Maybe a small point of critique is that this model doesn’t have any wheels, so it might not be as easy to move around as some other models. Additionally, this model doesn’t have collapsible shoulders. However, since the shoulders are quite small already, this might not form a major issue. If collapsible shoulders are a must for your projects, try looking at more high-end models such as this model by Only Mannequins.
Our Recommended Sewing Mannequin
Since most dress forms are designed with usability in mind rather than aesthetics, professional sewers might opt to buy both a dress form for sewing and a mannequin for display. This mannequin by Ladrem features a white bust with a wooden tripod, giving it an overall elegant appearance.
It can be assembled and dissembled in around 5 minutes without the need for additional tools; convenient if you need to do an impromptu display. The total height is adjustable from 56″ to 77″ and the torso from size 6 to size 8 (this means that jerseys of size 8-10 fit this torso best).
Looking For A Cheap Alternative?
Not everyone has the money to buy a mannequin or dress form for sewing. Or maybe you are just starting out and don’t want to make the investment just yet.
If that sounds like you, there is a cheap alternative: make your own body form!
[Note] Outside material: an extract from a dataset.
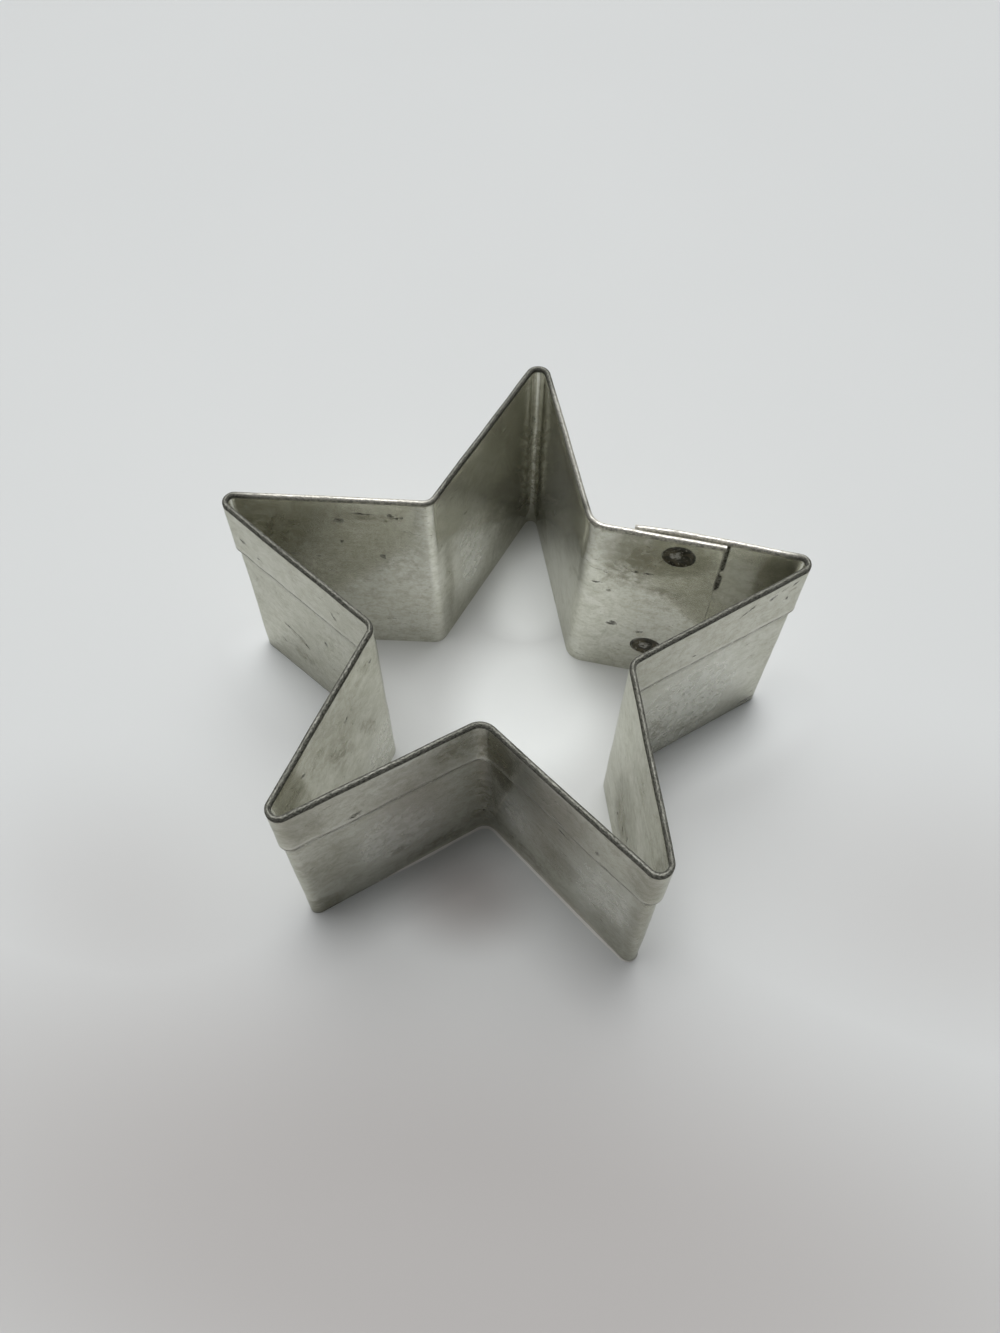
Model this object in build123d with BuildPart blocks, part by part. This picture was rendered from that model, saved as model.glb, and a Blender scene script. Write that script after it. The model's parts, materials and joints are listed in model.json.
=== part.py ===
from build123d import *
from math import asin, cos, degrees, radians, sin
import os

os.makedirs("parts", exist_ok=True)

# A star pastry cutter: one strip of tinplate with its upper edge hemmed outwards, bent ten times,
# its two ends lapped on one wall and held by two spot welds.
# Millimetres. Z is up, the raw cutting edge lies on Z = 0, and the far tip points along +Y.

# Driving sizes of the sheet and its hem
cutter_height = 31.75
sheet = 0.28
hem_gap = 0.08
hem_depth = 8.5

# Driving sizes of the star, at the middle line of the folded rim
tip_reach = 37.6
valley_reach = 15.25
tip_bend_radius = 1.15
valley_bend_radius = 1.5

# The lap of the two ends, measured along the wall from the valley beside it
lap_setback = 4.9
lap_length = 10.75
lap_clearance = 0.16

# The spot welds; each lies a share of the lap's length from the outer end of the strip
weld_diameter = 4.0
weld_dish = 0.06
upper_weld_drop = 3.2
upper_weld_share = 0.53
lower_weld_height = 7.2
lower_weld_share = 0.42

# The bends as the maker's jig left them, in the order that the strip takes from its inner end.
# Each row: reach as a share of the even reach, degrees off the even place, and bend radius
# as a share of the even bend radius. Valleys and tips take turns, and the first is a valley.
bend_shares = [
    (1.005, 0.0, 1.60),
    (1.019, -0.4, 1.10),
    (1.068, 2.5, 1.00),
    (1.003, 1.4, 0.92),
    (0.942, 1.1, 1.00),
    (0.977, 1.0, 1.00),
    (0.950, -0.2, 1.30),
    (1.004, -1.4, 1.12),
    (1.034, -2.5, 1.00),
    (0.995, -1.1, 0.92),
]

# Sizes that follow
bend_count = len(bend_shares)
bend_step = 360 / bend_count
first_bend_angle = 90 - bend_step
rim_half_width = sheet + hem_gap / 2
lap_pitch = 2 * rim_half_width + lap_clearance
fold_height = cutter_height - rim_half_width
hem_foot = cutter_height - hem_depth
weld_radius = weld_diameter / 2
up = Vector(0, 0, 1)


def bend_point(row):
    """Sharp corner of one bend, before its radius is put in."""
    reach_share, nudge, _ = bend_shares[row]
    reach = reach_share * (valley_reach if row % 2 == 0 else tip_reach)
    angle = radians(first_bend_angle + bend_step * row + nudge)
    return Vector(reach * cos(angle), reach * sin(angle))


def bend_radius(row):
    """Radius of one bend at the middle line of the rim."""
    even_radius = valley_bend_radius if row % 2 == 0 else tip_bend_radius
    return bend_shares[row][2] * even_radius


# The route of the strip starts at its inner end and goes anticlockwise, seen from above.
# Its outer end comes back beside the inner end, further out by the pitch of the lap.
bends = [bend_point(row) for row in range(bend_count)]
radii = [bend_radius(row) for row in range(bend_count)]
lap_wall = bends[0] - bends[-1]
lap_turn = asin(lap_pitch / lap_wall.length)
lap_run = lap_wall.length * cos(lap_turn)
lap_along = lap_wall.normalized().rotate(Axis.Z, -degrees(lap_turn))
lap_out = lap_along.cross(up)
inner_end = bends[0] - lap_along * (lap_setback + lap_length)
outer_end = bends[-1] + lap_along * (lap_run - lap_setback)
corners = [inner_end, *bends, outer_end]

# The star stands centred on its own box
with BuildLine() as rough_route:
    FilletPolyline(*corners, radius=radii)
middle = rough_route.line.bounding_box().center()
with BuildLine() as route:
    strip_path = FilletPolyline(*[corner - middle for corner in corners], radius=radii)

# Plane across the strip at its inner end: local X points out of the star, local Y is up
start_along = strip_path % 0
section_plane = Plane(origin=strip_path @ 0, x_dir=start_along.cross(up), z_dir=-start_along)


def weld_origin(along_share, height):
    """Centre of a weld, half way between the middle lines of the lap's two layers."""
    from_valley = lap_setback + lap_length * along_share
    return bends[0] - middle - lap_along * from_valley + lap_out * (lap_pitch / 2) + up * height


upper_weld_origin = weld_origin(upper_weld_share, cutter_height - upper_weld_drop)
lower_weld_origin = weld_origin(lower_weld_share, lower_weld_height)

# From a weld's centre to the sheet faces that it ends on. The upper weld goes through both
# walls and both hem legs, the lower one through the two walls only.
weld_inner_reach = lap_pitch / 2 + rim_half_width
upper_weld_outer_reach = lap_pitch / 2 + rim_half_width
lower_weld_outer_reach = lap_pitch / 2 - hem_gap / 2
weld_cut_reach = 2 * weld_inner_reach

# The strip: wall, fold over the top, and hem leg down the outside, swept along the route.
# The sheets give way to the welds, whose metal is melted out of them.
with BuildPart() as hemmed_strip:
    with BuildSketch(section_plane):
        with BuildLine():
            Line((-rim_half_width, 0), (-rim_half_width, fold_height))
            CenterArc((0, fold_height), rim_half_width, 180, -180)
            Polyline(
                (rim_half_width, fold_height),
                (rim_half_width, hem_foot),
                (hem_gap / 2, hem_foot),
                (hem_gap / 2, fold_height),
            )
            CenterArc((0, fold_height), hem_gap / 2, 0, 180)
            Polyline((-hem_gap / 2, fold_height), (-hem_gap / 2, 0), (-rim_half_width, 0))
        make_face()
    sweep(path=strip_path)
    for weld_centre in (upper_weld_origin, lower_weld_origin):
        with BuildSketch(Plane(origin=weld_centre, x_dir=lap_along, z_dir=lap_out)):
            Circle(weld_radius)
        extrude(amount=weld_cut_reach, both=True, mode=Mode.SUBTRACT)
hemmed_strip.part.label = "hemmed_strip"


def weld_profile(inner_reach, outer_reach):
    """Half section of a weld, local X along its axis: flush rims, faces dished by the electrodes."""
    TangentArc((-inner_reach + weld_dish, 0), (-inner_reach, weld_radius), tangent=(0, 1))
    Line((-inner_reach, weld_radius), (outer_reach, weld_radius))
    TangentArc((outer_reach - weld_dish, 0), (outer_reach, weld_radius), tangent=(0, 1))
    Line((outer_reach - weld_dish, 0), (-inner_reach + weld_dish, 0))


with BuildPart() as upper_spot_weld:
    with BuildSketch(Plane(origin=upper_weld_origin, x_dir=lap_out, z_dir=-lap_along)):
        with BuildLine():
            weld_profile(weld_inner_reach, upper_weld_outer_reach)
        make_face()
    revolve(axis=Axis(upper_weld_origin, lap_out))
upper_spot_weld.part.label = "upper_spot_weld"

with BuildPart() as lower_spot_weld:
    with BuildSketch(Plane(origin=lower_weld_origin, x_dir=lap_out, z_dir=-lap_along)):
        with BuildLine():
            weld_profile(weld_inner_reach, lower_weld_outer_reach)
        make_face()
    revolve(axis=Axis(lower_weld_origin, lap_out))
lower_spot_weld.part.label = "lower_spot_weld"

for piece in (hemmed_strip, upper_spot_weld, lower_spot_weld):
    export_step(piece.part, f"parts/{piece.part.label}.step")
    print(piece.part.label, "volume", round(piece.part.volume, 2), "valid", piece.part.is_valid)
print("strip length", round(strip_path.length, 2), "box", hemmed_strip.part.bounding_box())
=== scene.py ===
# %% [markdown]
# # A star cookie cutter
#
# A tinplate pastry cutter is one long strip of sheet. Its upper edge is folded over and pressed
# nearly flat, the strip is bent round a star-shaped jig, and its two ends are lapped on one wall
# and spot welded. This lesson keeps that order: a flat strip, the hem, the welds' seats, the
# bends with the faults of hand work, and last the finish and the light.

# %% The frame
import json
from math import asin, atan2, cos, exp, hypot, pi, radians, sin, tan
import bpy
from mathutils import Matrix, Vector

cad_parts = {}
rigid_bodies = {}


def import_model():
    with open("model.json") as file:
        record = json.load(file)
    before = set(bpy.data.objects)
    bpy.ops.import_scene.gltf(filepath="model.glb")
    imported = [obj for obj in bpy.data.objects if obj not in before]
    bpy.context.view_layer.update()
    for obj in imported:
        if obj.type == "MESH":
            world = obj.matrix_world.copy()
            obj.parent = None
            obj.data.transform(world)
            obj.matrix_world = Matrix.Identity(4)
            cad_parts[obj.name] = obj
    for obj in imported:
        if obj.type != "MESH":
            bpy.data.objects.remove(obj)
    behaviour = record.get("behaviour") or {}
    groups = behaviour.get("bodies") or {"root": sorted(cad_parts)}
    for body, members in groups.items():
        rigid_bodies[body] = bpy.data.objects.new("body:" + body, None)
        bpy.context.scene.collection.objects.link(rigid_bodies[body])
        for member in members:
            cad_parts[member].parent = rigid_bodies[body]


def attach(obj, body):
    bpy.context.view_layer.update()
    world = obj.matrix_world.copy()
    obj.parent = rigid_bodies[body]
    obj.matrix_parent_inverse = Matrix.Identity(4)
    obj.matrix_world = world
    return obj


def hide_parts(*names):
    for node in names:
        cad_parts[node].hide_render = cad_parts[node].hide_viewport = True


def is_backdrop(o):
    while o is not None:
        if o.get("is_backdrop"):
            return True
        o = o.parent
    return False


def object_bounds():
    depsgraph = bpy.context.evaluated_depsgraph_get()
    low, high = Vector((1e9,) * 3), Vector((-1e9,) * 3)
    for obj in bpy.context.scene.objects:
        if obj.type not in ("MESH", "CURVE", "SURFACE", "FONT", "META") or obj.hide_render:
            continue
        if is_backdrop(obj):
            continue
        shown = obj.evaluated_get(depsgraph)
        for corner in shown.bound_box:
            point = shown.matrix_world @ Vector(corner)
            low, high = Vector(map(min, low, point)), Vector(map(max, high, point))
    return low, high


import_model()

from types import SimpleNamespace

import bmesh
import bpy
from mathutils import Matrix, Vector, noise

MM = 0.001


def in_mm(*lengths):
    """Lengths in millimetres, rounded for printing."""
    return [round(length / MM, 2) for length in lengths]


solid_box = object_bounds()
print("box of the solids in mm:", [in_mm(*corner) for corner in solid_box])

# %% [markdown]
# The sizes below are those of the real cutter. Blender reckons in metres, so each is written as
# the millimetres on a maker's rule, times MM.

# %% Sizes of the sheet, the star and the lap
cutter_height = 31.75 * MM
sheet = 0.28 * MM
hem_gap = 0.08 * MM
hem_depth = 8.5 * MM
tip_reach = 37.6 * MM
valley_reach = 15.25 * MM
tip_bend_radius = 1.15 * MM
valley_bend_radius = 1.5 * MM
lap_setback = 4.9 * MM
lap_length = 10.75 * MM
lap_clearance = 0.16 * MM

# Places across the sheet are counted from the middle of the hem's gap, inwards
inner_face = sheet + hem_gap / 2
wall_outer_face = hem_gap / 2
hem_outer_face = -inner_face
wall_middle = (hem_gap + sheet) / 2
lap_pitch = 2 * inner_face + lap_clearance
fold_height = cutter_height - inner_face
hem_foot = cutter_height - hem_depth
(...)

It’s not difficult to make one. But you will need duck tape, stuffing, an old T-shirt, a lot of time and someone helping you.
How To Make A Body Form At Home
- Wear an old T-shirt that you don’t mind cutting apart.
- Take small pieces of duck tape and tightly apply it to the t-shirt to fit your body.
- Do this until your entire torso and shoulders are covered with duck tape. Your friend can help you to apply tape to your back.
- Ask your friend to cut open the duck tape and t-shirt from the back.
- Take off the body form and stuff it as much as possible.
- Then close the body form by using a few more pieces of duck tape.
- Seal the arms and the bottom to prevent filling from falling out.
And there you have it! A custom made body form that you can use for your sewing projects. It might take a lot of time and effort to pull off, but it might be a good alternative to buying a dress form if you are just starting out.